La pobreza no solo implica una carencia material, sino también una exclusión simbólica, en donde el pobre cada vez participa menos en la esfera política, cultural, recreativa, social y económica de la sociedad en la que vive. ¿Dónde queda todo nuestro sofisticado aparato jurídico de protección y promoción de
los derechos del niño (Ley 26.065) frente a estos números escandalosos e insoportables? ¿Cuántos derechos vulnerados existen detrás de las cifras que hoy fueron dadas a conocer?
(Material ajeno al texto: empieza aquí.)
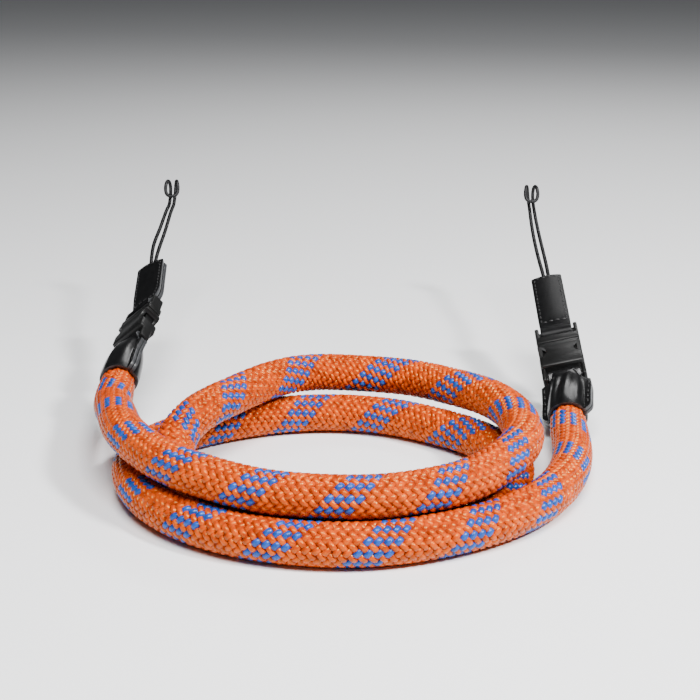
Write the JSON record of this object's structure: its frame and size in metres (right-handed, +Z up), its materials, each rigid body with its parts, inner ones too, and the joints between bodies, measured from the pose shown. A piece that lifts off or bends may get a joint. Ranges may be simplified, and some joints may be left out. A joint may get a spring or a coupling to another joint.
{
  "type": "braided rope camera strap",
  "caption": "Thick round braided rope strap lying in a coil, with leather end caps, mini side-release buckles, leather tabs and thin cord loops that hang on a carrier's eyes.",
  "frame": {"origin": "midway between the two eyes that the cord loops hang by, 48 mm above the surface that the rope lies on", "axes": "+X to the viewer's right, +Y away from the viewer along the two ends, +Z up"},
  "size_m": [0.1449, 0.2251, 0.0515],
  "materials": {
    "rope_braid": "round tubular polyester braid with a soft satin sheen, orange with blocks of blue tracer checks",
    "black_leather": "smooth black leather with fine grain and a soft gloss, stitched, with painted grey-black edges",
    "buckle_plastic": "moulded black acetal plastic, finely textured satin",
    "loop_cord": "thin round waxed black cord"
  },
  "bodies": {
    "root": {"rope": "rope_braid", "left_end_cap": "black_leather", "left_buckle_socket": "buckle_plastic", "left_buckle_plug": "buckle_plastic", "left_tab": "black_leather", "left_cord_loop": "loop_cord", "right_end_cap": "black_leather", "right_buckle_socket": "buckle_plastic", "right_buckle_plug": "buckle_plastic", "right_tab": "black_leather", "right_cord_loop": "loop_cord"}
  },
  "joints": []
}
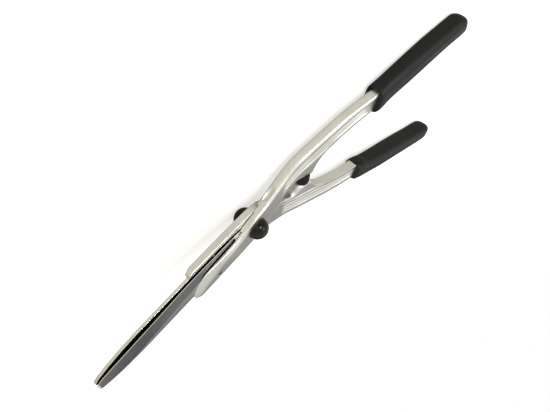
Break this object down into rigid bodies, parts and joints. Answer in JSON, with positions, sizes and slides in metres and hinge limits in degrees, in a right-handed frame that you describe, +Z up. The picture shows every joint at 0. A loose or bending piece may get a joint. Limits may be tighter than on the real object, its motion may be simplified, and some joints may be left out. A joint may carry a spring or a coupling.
{
  "type": "hedge shears",
  "caption": "Two-handed hedge shears with straight blades, cast aluminium arms cranked off the blade plane, black rubber grips, domed pivot covers and a rubber stop buffer.",
  "frame": {"origin": "on the ground under the middle of the shears' overall box, as they lie at rest on the rear pivot cover and both grips", "axes": "+X from the blade tips to the grip ends, +Y towards the handle of the upper arm, +Z up; the blades point up 10.8 degrees from the ground towards -X"},
  "size_m": [0.599, 0.2498, 0.0747],
  "materials": {
    "arm": "forged and satin polished",
    "blade": "ground",
    "steel": "zinc plated",
    "spring": "oiled spring steel",
    "bronze": "sintered bronze",
    "grip": "soft satin",
    "buffer": "matt",
    "cap": "gloss",
    "seat": "satin",
    "nylon": "moulded"
  },
  "bodies": {
    "lower_half": {"arm_lower": "arm", "blade_lower": "blade", "grip_lower": "grip", "pivot_bush": "bronze", "pivot_bolt": "steel", "washer_front": "steel", "disc_spring_inner": "spring", "disc_spring_outer": "spring", "pivot_nut": "steel", "nut_locking_ring": "nylon", "cap_seat_front": "seat", "cap_seat_rear": "seat", "cap_front": "cap", "cap_rear": "cap", "blade_screw_lower": "steel", "screw_washer_lower": "spring"},
    "upper_half": {"arm_upper": "arm", "blade_upper": "blade", "grip_upper": "grip", "rubber_buffer": "buffer", "blade_screw_upper": "steel", "screw_washer_upper": "spring"}
  },
  "joints": [
    {"name": "pivot", "type": "hinge", "parent": "lower_half", "child": "upper_half", "pos_m": [-0.04922, 0, 0.02325], "axis": [0.1874, 0, 0.9823], "range_deg": [0, 45]}
  ]
}
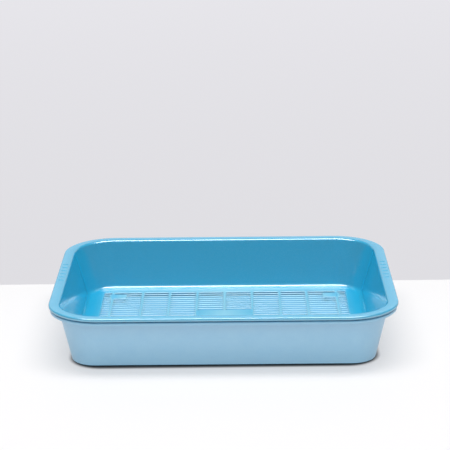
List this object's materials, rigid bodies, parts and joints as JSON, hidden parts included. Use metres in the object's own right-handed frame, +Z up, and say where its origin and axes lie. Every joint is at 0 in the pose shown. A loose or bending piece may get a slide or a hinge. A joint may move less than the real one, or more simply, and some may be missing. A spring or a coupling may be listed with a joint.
{
  "type": "sifting litter tray",
  "caption": "Open cat litter tray: a slotted sifting tray nests in a solid pan and lifts straight out, so clean litter falls through its floor.",
  "frame": {"origin": "on the table surface, under the middle of the pan", "axes": "+X along the long side, +Y towards the back, +Z up out of the tray"},
  "size_m": [0.483, 0.381, 0.081],
  "materials": {
    "pan_plastic": "pearl gloss, pale blue",
    "sifter_plastic": "pearl gloss, blue"
  },
  "bodies": {
    "pan": {"base_pan": "pan_plastic"},
    "sifter": {"sifting_tray": "sifter_plastic"}
  },
  "joints": [
    {"name": "sifter_lift", "type": "slide", "parent": "pan", "child": "sifter", "axis": [0, 0, 1], "range_m": [0, 0.12]}
  ]
}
La pobreza no es inevitable ni es un hecho de la naturaleza. Tiene culpables y tiene responsables de morigerar sus efectos de manera urgente y de crear las condiciones estructurales para erradicarla. Es el Estado el garante de los derechos humanos y es el Estado el obligado a implementar políticas activas y positivas para contrarrestar los efectos inmediatos de la pobreza y construir las bases para superarla definitivamente. La sociedad debe acompañar esta tarea y estar ahí para señalar cuando los recursos y los planes son insuficientes, y para exigir su efectivo cumplimiento.
Como afirmaba el educador brasileño Paulo Freire: “nuestra presencia en el mundo, que implica elección y decisión, no es una presencia neutra (…) Si en realidad no estoy en el mundo para adaptarme a él sin chistar, sino más bien para transformarlo; si no es posible cambiarlo sin proponer algún sueño o proyecto de mundo, debo usar todas las posibilidades a mi alcance, no sólo para hablar de mi utopía, sino para participar en prácticas coherentes con ella”.